TASK DESCRIPTION:
In the records below, begin at the line that has "Write part 2" and stop after the line that has "return smooth(rim, 28)"; quote those lines verbatim and nothing more.

THE RECORDS:
§
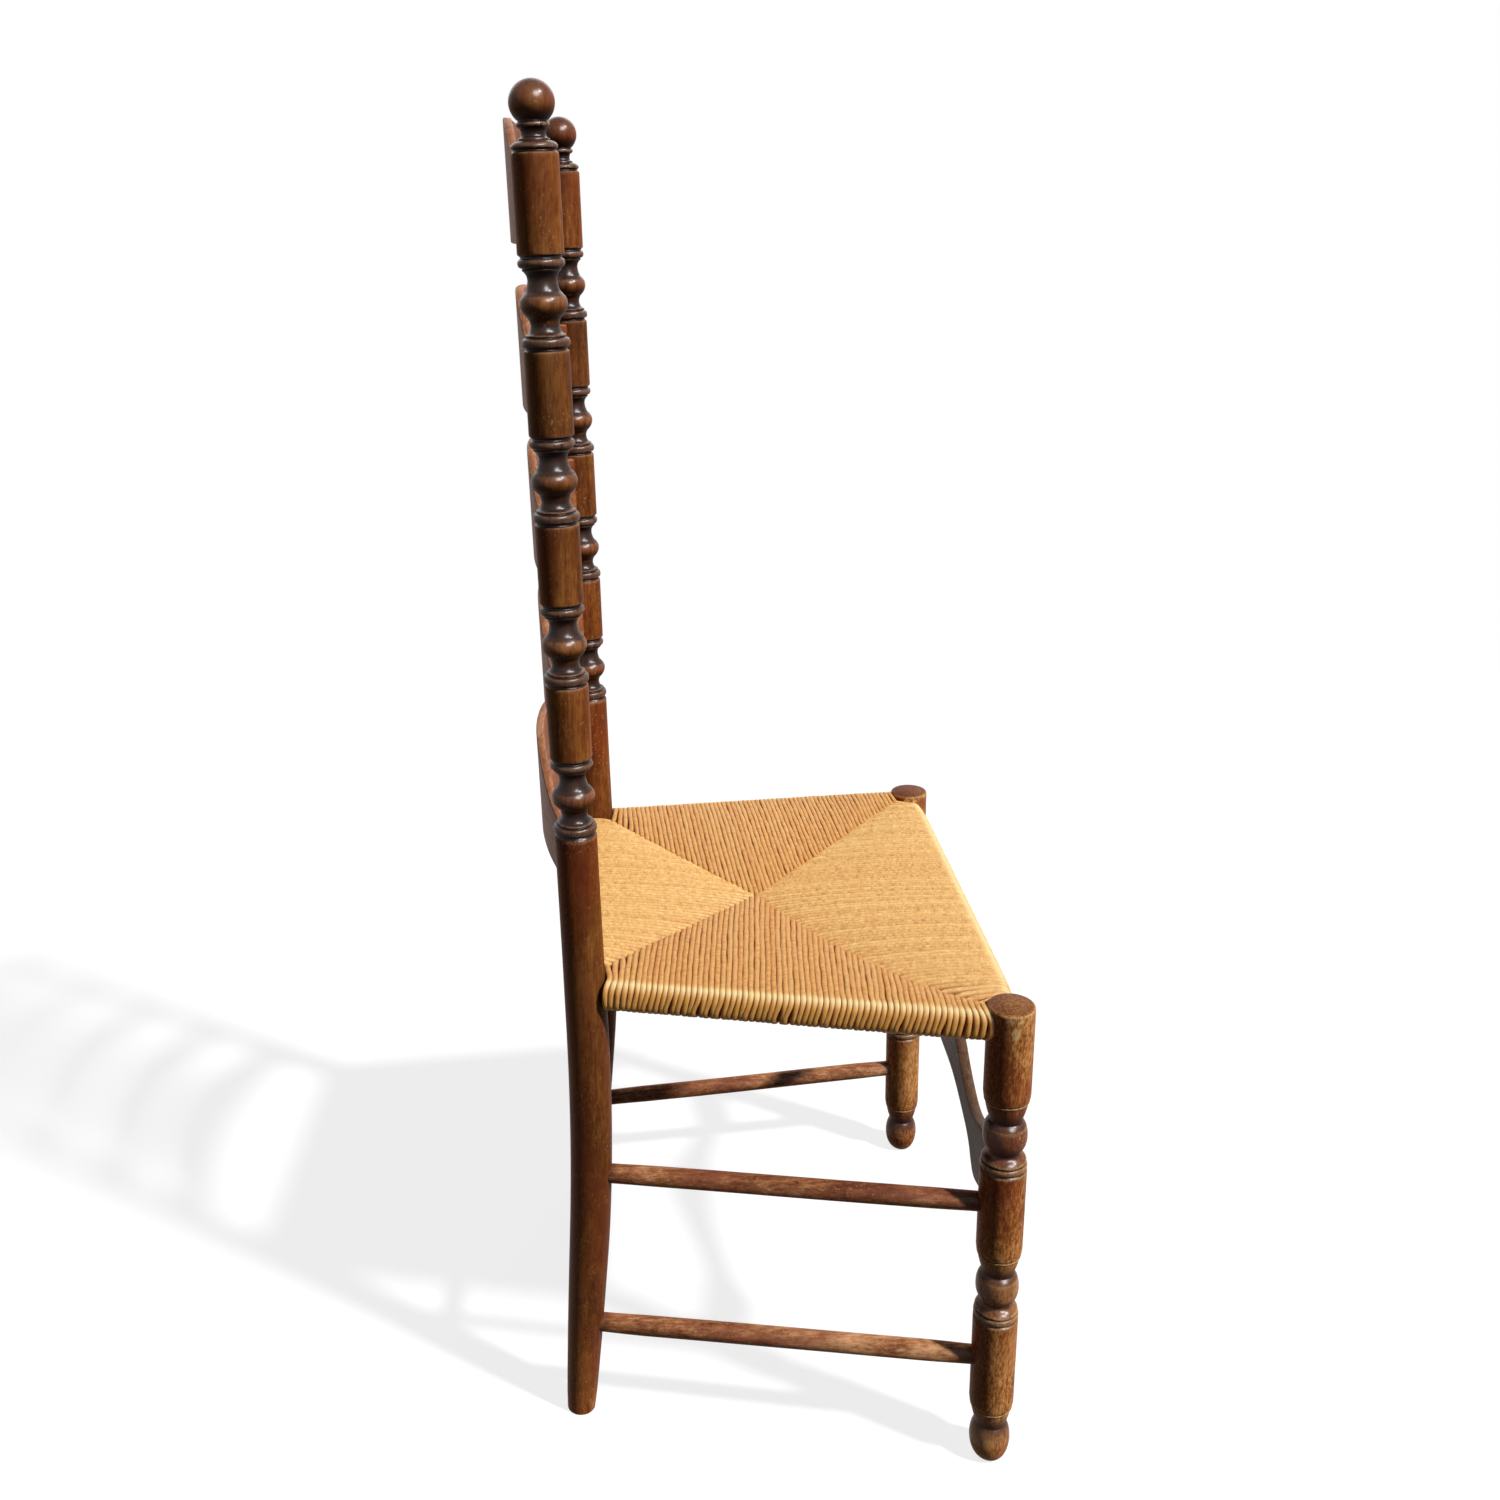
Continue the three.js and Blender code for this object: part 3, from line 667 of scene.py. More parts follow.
§
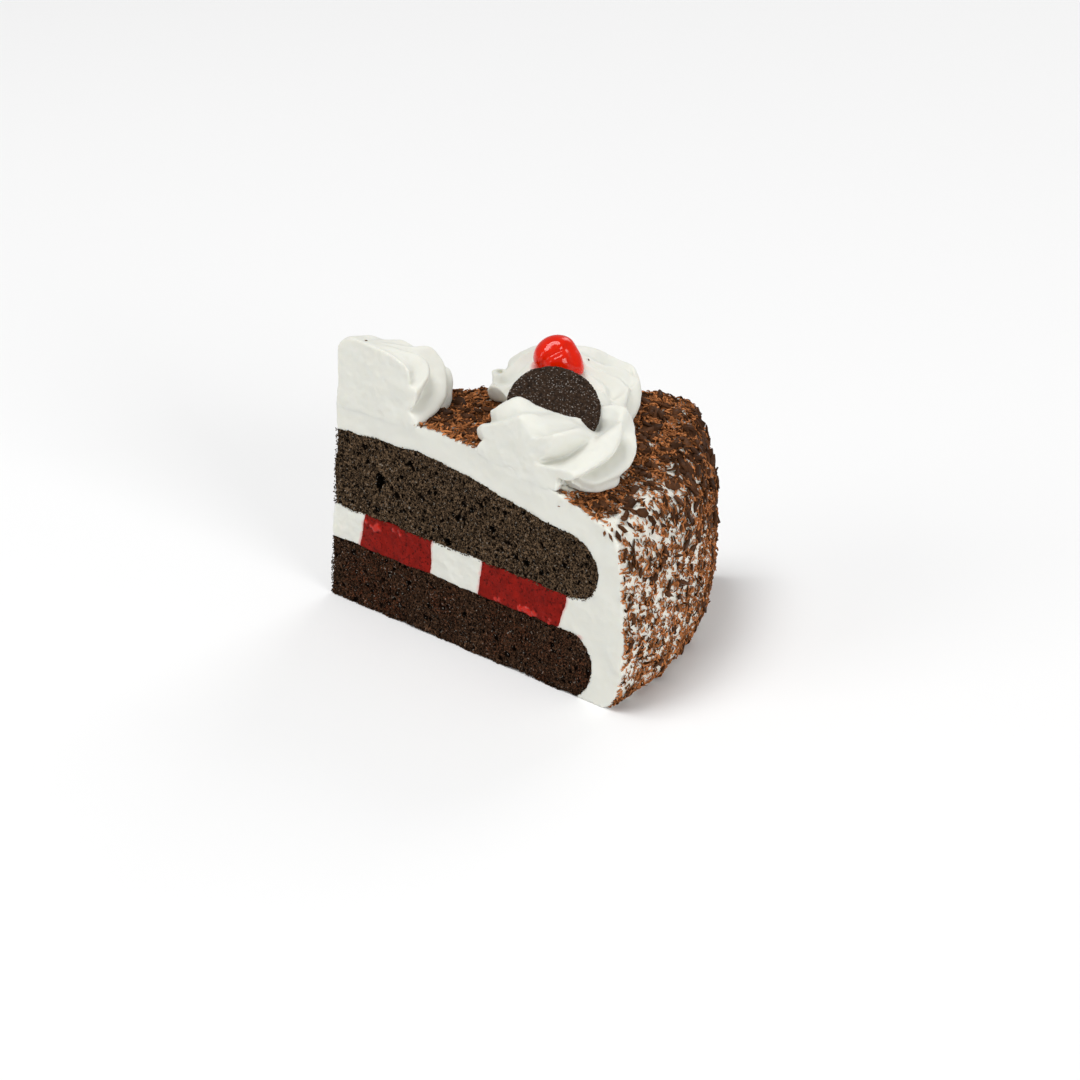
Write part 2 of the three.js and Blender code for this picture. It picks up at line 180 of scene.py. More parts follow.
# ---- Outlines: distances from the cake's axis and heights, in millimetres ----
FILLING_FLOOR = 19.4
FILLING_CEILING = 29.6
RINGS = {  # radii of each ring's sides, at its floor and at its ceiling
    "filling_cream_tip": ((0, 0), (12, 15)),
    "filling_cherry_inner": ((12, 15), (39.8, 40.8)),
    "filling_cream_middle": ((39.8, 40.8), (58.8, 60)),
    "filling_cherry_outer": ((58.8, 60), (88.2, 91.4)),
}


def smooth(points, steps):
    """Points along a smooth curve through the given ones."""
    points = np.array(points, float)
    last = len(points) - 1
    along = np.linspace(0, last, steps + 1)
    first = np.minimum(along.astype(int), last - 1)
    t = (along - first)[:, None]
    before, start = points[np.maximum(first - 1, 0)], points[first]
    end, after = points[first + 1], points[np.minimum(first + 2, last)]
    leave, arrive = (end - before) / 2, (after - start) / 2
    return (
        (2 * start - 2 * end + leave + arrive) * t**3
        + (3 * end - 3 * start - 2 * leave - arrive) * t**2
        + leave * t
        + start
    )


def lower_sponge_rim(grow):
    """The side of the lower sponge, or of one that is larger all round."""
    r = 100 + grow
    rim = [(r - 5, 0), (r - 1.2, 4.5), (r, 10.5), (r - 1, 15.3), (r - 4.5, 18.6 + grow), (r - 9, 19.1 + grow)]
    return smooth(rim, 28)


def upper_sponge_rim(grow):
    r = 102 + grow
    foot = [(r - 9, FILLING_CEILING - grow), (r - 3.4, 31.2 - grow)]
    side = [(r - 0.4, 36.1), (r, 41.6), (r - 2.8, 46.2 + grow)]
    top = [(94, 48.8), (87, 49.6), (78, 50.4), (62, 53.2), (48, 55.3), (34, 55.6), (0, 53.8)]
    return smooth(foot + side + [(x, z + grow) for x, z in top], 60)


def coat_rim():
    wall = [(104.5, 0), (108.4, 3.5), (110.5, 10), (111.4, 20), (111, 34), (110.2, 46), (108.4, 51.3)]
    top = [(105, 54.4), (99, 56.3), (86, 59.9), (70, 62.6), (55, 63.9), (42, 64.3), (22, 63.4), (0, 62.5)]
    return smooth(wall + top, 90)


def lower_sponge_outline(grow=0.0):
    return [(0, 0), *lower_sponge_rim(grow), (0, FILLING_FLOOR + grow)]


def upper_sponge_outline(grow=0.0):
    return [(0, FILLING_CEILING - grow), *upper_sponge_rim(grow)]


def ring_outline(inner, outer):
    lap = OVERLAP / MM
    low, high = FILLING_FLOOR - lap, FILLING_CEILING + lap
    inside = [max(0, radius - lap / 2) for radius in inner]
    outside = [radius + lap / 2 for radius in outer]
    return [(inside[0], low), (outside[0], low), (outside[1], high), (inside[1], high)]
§
RESPONSE TO THE EXERCISE:
Write part 2 of the three.js and Blender code for this picture. It picks up at line 180 of scene.py. More parts follow.
# ---- Outlines: distances from the cake's axis and heights, in millimetres ----
FILLING_FLOOR = 19.4
FILLING_CEILING = 29.6
RINGS = {  # radii of each ring's sides, at its floor and at its ceiling
    "filling_cream_tip": ((0, 0), (12, 15)),
    "filling_cherry_inner": ((12, 15), (39.8, 40.8)),
    "filling_cream_middle": ((39.8, 40.8), (58.8, 60)),
    "filling_cherry_outer": ((58.8, 60), (88.2, 91.4)),
}


def smooth(points, steps):
    """Points along a smooth curve through the given ones."""
    points = np.array(points, float)
    last = len(points) - 1
    along = np.linspace(0, last, steps + 1)
    first = np.minimum(along.astype(int), last - 1)
    t = (along - first)[:, None]
    before, start = points[np.maximum(first - 1, 0)], points[first]
    end, after = points[first + 1], points[np.minimum(first + 2, last)]
    leave, arrive = (end - before) / 2, (after - start) / 2
    return (
        (2 * start - 2 * end + leave + arrive) * t**3
        + (3 * end - 3 * start - 2 * leave - arrive) * t**2
        + leave * t
        + start
    )


def lower_sponge_rim(grow):
    """The side of the lower sponge, or of one that is larger all round."""
    r = 100 + grow
    rim = [(r - 5, 0), (r - 1.2, 4.5), (r, 10.5), (r - 1, 15.3), (r - 4.5, 18.6 + grow), (r - 9, 19.1 + grow)]
    return smooth(rim, 28)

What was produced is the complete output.